Today, digital contraptions make it easier than ever to twiddle with the content that spills into living rooms. But these machines don’t provoke any new behavior. They just make old desires easier to satisfy.
The digital video recorder is today’s extreme example. Those who own them tend to grind and mold the great multichannel maw of television into something that looks and feels very different than the tidy, linear package that was delivered to the f-connector. The DVR in your neighbor’s home spits out all gardening shows, all the time, while four doors down it allows a rotisserie baseball geek to replay that rare Placido Polanco home run thrice before bedtime. According to one survey, a quarter of DVR owners have so bonded to the thing that they don’t even watch live TV at all anymore.
This is evidence worth considering given the sucker bet currently being offered up by the satellite TV industry. DBS providers would like to draw the enemy into a my-technology-is-better-than-your-technology grudge match over on-demand television. The public posturing from the satellite side aims to pit the satellite solution (lots of channels plus an integrated DVR set-top) against cable’s centralized VOD-from-a-server approach.

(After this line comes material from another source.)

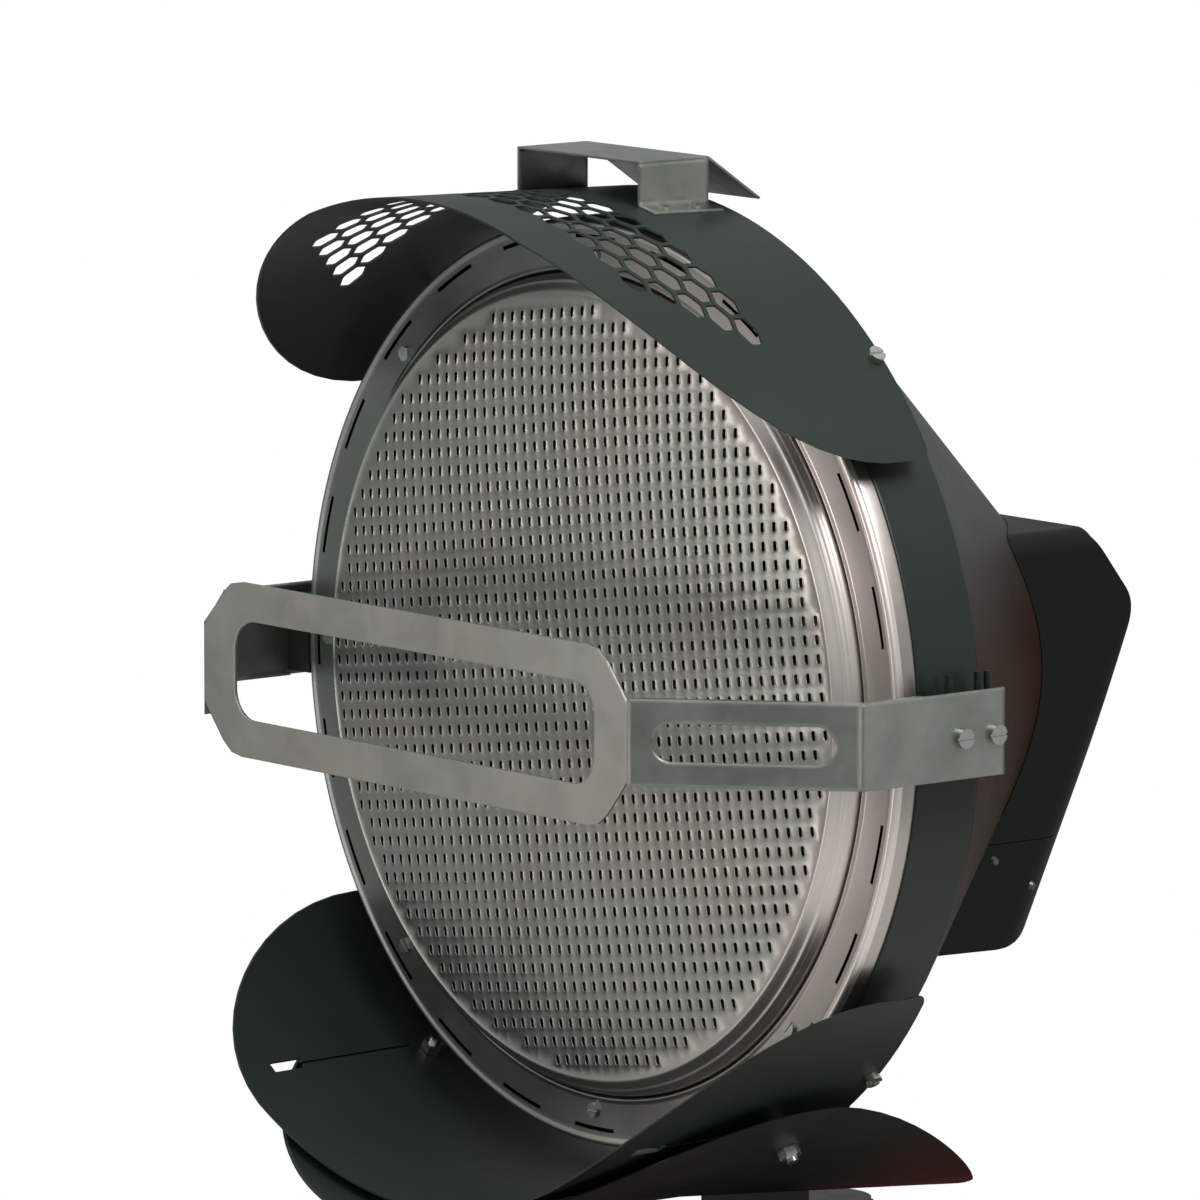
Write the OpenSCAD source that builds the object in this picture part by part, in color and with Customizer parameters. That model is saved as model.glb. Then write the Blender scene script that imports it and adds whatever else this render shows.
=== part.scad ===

VOD’s terrific, but history tells us the right approach for cable would be to avoid letting satellite operators draw up the battle based on neat technology lines. Actually, cable ought not to allow satellite providers to co-opt the DVR category at all. Instead, it’s wise to recognize the DVR for what it is: today’s version of the blank audio cassette that invited a high-school kid with a minimum-wage job to play album producer. It’s a machine that lets people take the television that comes into their home and turn it into something of their own making.
VOD might turn out to be just what cable thinks it will be: a fabulous, defining technology. Even so, cable operators should not be hesitant to embrace their inner DVR, if for no other reason than to dance in step with history’s rhythms. Customers will flock to DVRs not because they provide a poor man’s version of VOD, but because they confer control. They let us take a television program and mess with the darn thing. Like Grand Wizzard Theodore’s spinning turntable circa 1975, they let us play it our way.